Alembic Therapeutics Acquires NUVESSA Metronidazole Vaginal Gel 1.3% from Exeltis USA
Alembic Therapeutics acquires NUVESSA® from Exeltis USA, assuming full GMP and regulatory responsibility for the FDA-approved bacterial vaginosis gel.
Breaking News
Jun 09, 2026
Vaibhavi M.
Product transfer obligations now sit with Alembic Therapeutics, LLC following its acquisition of NUVESSA® (metronidazole vaginal gel 1.3%) from Exeltis USA, Inc., a shift that places GMP compliance, labeling continuity, and distribution accountability squarely under new commercial ownership. For QA directors and regulatory affairs leads managing the receiving side of branded transfers, the transaction signals an immediate review cycle across batch records, approved suppliers, and post-market commitments tied to the existing NDA.
NUVESSA carries FDA approval for the treatment of bacterial vaginosis in females 12 years of age and older, delivered as a single-dose, pre-filled disposable applicator containing approximately 5g of gel with 65mg of metronidazole administered intravaginally once daily at bedtime. The single-dose format constrains process validation scope but does not reduce the regulatory surface area: contraindication language covering hypersensitivity to metronidazole, parabens, and other nitroimidazole derivatives must carry forward without deviation into any revised labeling or promotional materials Alembic issues post-close.
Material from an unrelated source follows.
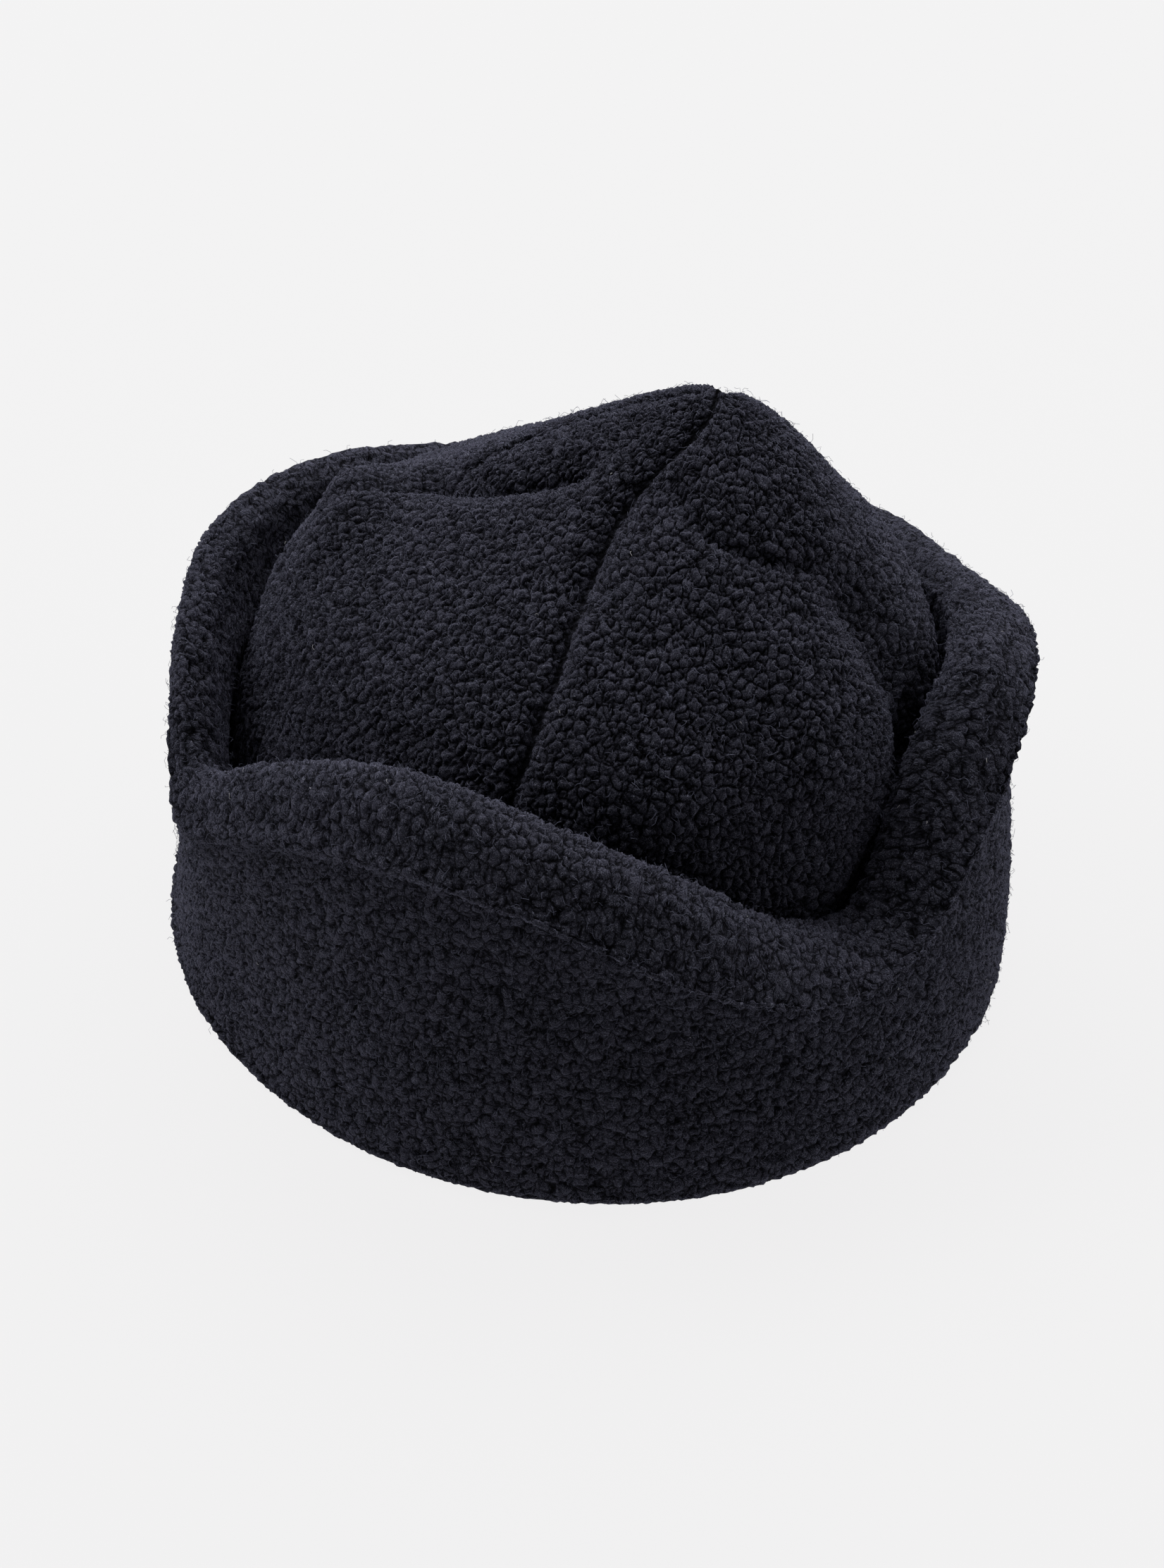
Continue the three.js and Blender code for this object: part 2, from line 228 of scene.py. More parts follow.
def panel_rows(seam, spacing, hidden_below):
    """Places of a panel's rows, fine where it shows and coarse where the cuff hides it."""
    places = np.linspace(0, LAST_SECTION, FINE_PLACES)
    middle = crown_oval((seam_angle(seam, places) + seam_angle(seam + 1, places)) / 2, places)
    steps = np.linalg.norm(np.diff(middle, axis=0), axis=1)
    shown = middle[1:, 2] > hidden_below
    count = np.concatenate([[0], np.cumsum(steps / np.where(shown, spacing, HIDDEN_SPACING))])
    cells = math.ceil(count[-1] / INNER_STEP) * INNER_STEP
    return np.interp(np.linspace(0, count[-1], cells + 1), count, places)


def panel_grid(seam, places, columns, below):
    """Grid of points over a panel, [row, column], at a depth below its outer face, and how much of
    their height the curls keep at each."""
    start, end = seam_angle(seam, places), seam_angle(seam + 1, places)
    reach = crown_reach(crown_oval((start + end) / 2, places), places)
    lap = SEAM_LAP / 2 / np.maximum(reach, 1)
    part = np.linspace(0, 1, columns + 1)
    angle = (start - lap)[:, None] + (end - start + 2 * lap)[:, None] * part
    place = np.repeat(places[:, None], columns + 1, axis=1)
    points = crown_point(angle, place, below)
    nub = np.ones(points.shape[:-1])
    for side in (seam, seam + 1):
        distance = seam_distance(side, angle, place, points)
        nub = np.minimum(nub, np.maximum(distance / STITCH_HALF_WIDTH, STITCH_NUBS[side % 4]))
    return points, nub


def grid_faces(rows, columns, first, flip):
    """Four-sided faces of a grid whose corners count up from first."""
    corner = first + np.arange(rows)[:, None] * columns + np.arange(columns)
    a, b = corner[:-1, :-1].ravel(), corner[:-1, 1:].ravel()
    c, d = corner[1:, 1:].ravel(), corner[1:, :-1].ravel()
    return np.stack([a, d, c, b] if flip else [a, b, c, d], -1)


def cloth_mesh(name, points, faces, cloth, nub):
    """A mesh in metres that remembers the place of each point in the unraised cloth, and how much its
    curls rise."""
    shifted = (points + np.array([*ORIGIN_SHIFT, 0])) * MM
    mesh = bpy.data.meshes.new(name)
    sizes = np.array([len(face) for face in faces], np.int32)
    mesh.vertices.add(len(points))
    mesh.vertices.foreach_set("co", shifted.astype(np.float32).ravel())
    mesh.loops.add(int(sizes.sum()))
    mesh.loops.foreach_set("vertex_index", np.concatenate(faces).astype(np.int32))
    mesh.polygons.add(len(sizes))
    starts = np.concatenate([[0], np.cumsum(sizes)[:-1]])
    mesh.polygons.foreach_set("loop_start", starts.astype(np.int32))
    mesh.polygons.foreach_set("use_smooth", np.ones(len(sizes), bool))
    mesh.attributes.new("cloth", "FLOAT_VECTOR", "POINT").data.foreach_set(
        "vector", (cloth * MM).astype(np.float32).ravel()
    )
    mesh.attributes.new("nub", "FLOAT", "POINT").data.foreach_set(
        "value", nub.astype(np.float32).ravel()
    )
    mesh.update(calc_edges=True)
    mesh.validate()
    piece = bpy.data.objects.new(name, mesh)
    bpy.context.scene.collection.objects.link(piece)
    return piece


def panel_mesh(name, seam, columns, spacing, hidden_below):
    """A closed shell: the outer face in fine cells, the inner in coarse ones, and four edges."""
    places = panel_rows(seam, spacing, hidden_below)
    outer, nub_outer = panel_grid(seam, places, columns, 0)
    inner, _ = panel_grid(seam, places[::INNER_STEP], columns // INNER_STEP, CROWN_WALL)
    rows, wide = outer.shape[:2]
    inner_rows, inner_wide = inner.shape[:2]
    first_inner = rows * wide
    outer_at = np.arange(first_inner).reshape(rows, wide)
    inner_at = first_inner + np.arange(inner_rows * inner_wide).reshape(inner_rows, inner_wide)
    faces = [
        *grid_faces(rows, wide, 0, False),
        *grid_faces(inner_rows, inner_wide, first_inner, True),
    ]
    borders = [
        (outer_at[0], inner_at[0]),
        (outer_at[:, -1], inner_at[:, -1]),
        (outer_at[-1, ::-1], inner_at[-1, ::-1]),
        (outer_at[::-1, 0], inner_at[::-1, 0]),
    ]
    for fine, coarse in borders:
        for cell in range(len(coarse) - 1):
            run = fine[cell * INNER_STEP:(cell + 1) * INNER_STEP + 1]
            faces.append(np.concatenate([run[::-1], [coarse[cell], coarse[cell + 1]]]))
    # curls lie flat where the thread or a crease holds them, and inside the crown; there the cloth takes
    # the painted crevice shade
    nub_outer = nub_outer * crease_free(outer)
    nub = np.concatenate([nub_outer.ravel(), np.full(inner_rows * inner_wide, INSIDE_NUB)])
    points = np.concatenate([outer.reshape(-1, 3), inner.reshape(-1, 3)])
    return cloth_mesh(name, points, faces, points, nub)


def add(tree, kind, inputs=None, **settings):
    """Adds a node, with its settings, and its inputs set or linked."""
    made = tree.nodes.new(kind)
    for name, value in settings.items():
        setattr(made, name, value)
    for name, value in (inputs or {}).items():
        enabled = [socket for socket in made.inputs if socket.name == name and socket.enabled]
        socket = enabled[0] if enabled else made.inputs[name]
        if isinstance(value, bpy.types.NodeSocket):
            tree.links.new(value, socket)
        else:
            socket.default_value = value
    return made


def linear(hex_colour):
    """Linear colour of an sRGB hex value."""
    channels = [int(hex_colour[start:start + 2], 16) / 255 for start in (1, 3, 5)]
    return [c / 12.92 if c <= 0.04045 else ((c + 0.055) / 1.055) ** 2.4 for c in channels] + [1]


CURL_HEIGHT = 1.9
# The height in the curls, from 0 to 1, that lies on the cloth's own face
CURL_SINK = 0.6
# Clumps, curls, and the loops in a curl: their sizes in millimetres and shares of the relief
CURL_LAYERS = ((5.5, 0.2), (2.6, 0.52), (1.2, 0.28))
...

Under 21 CFR Part 211, the incoming owner assumes full responsibility for manufacturing controls, stability data stewardship, and annual product review obligations from the transfer date. Where contract manufacturing arrangements remain in place from the Exeltis era, Alembic's QA team will need to qualify those relationships against its own quality agreement standards and confirm that any existing ICH Q10 pharmaceutical quality system documentation is updated to reflect the change in commercial ownership. Supply chain continuity for retail and specialty pharmacy channels is confirmed, but distribution agreements will require re-execution under Alembic's legal entity.
Alembic Therapeutics is headquartered in Bedminster, N.J., and positions the acquisition as an expansion of its women's health portfolio. No financial terms were disclosed. The company has not indicated whether manufacturing will be transferred to an Alembic-operated facility or retained at the existing contract site, a detail that will determine the scope of any supplemental NDA filing required under 21 CFR Part 314.
The pace at which Alembic files any necessary post-acquisition supplements with FDA will serve as the first measurable indicator of how smoothly the regulatory transfer has been executed.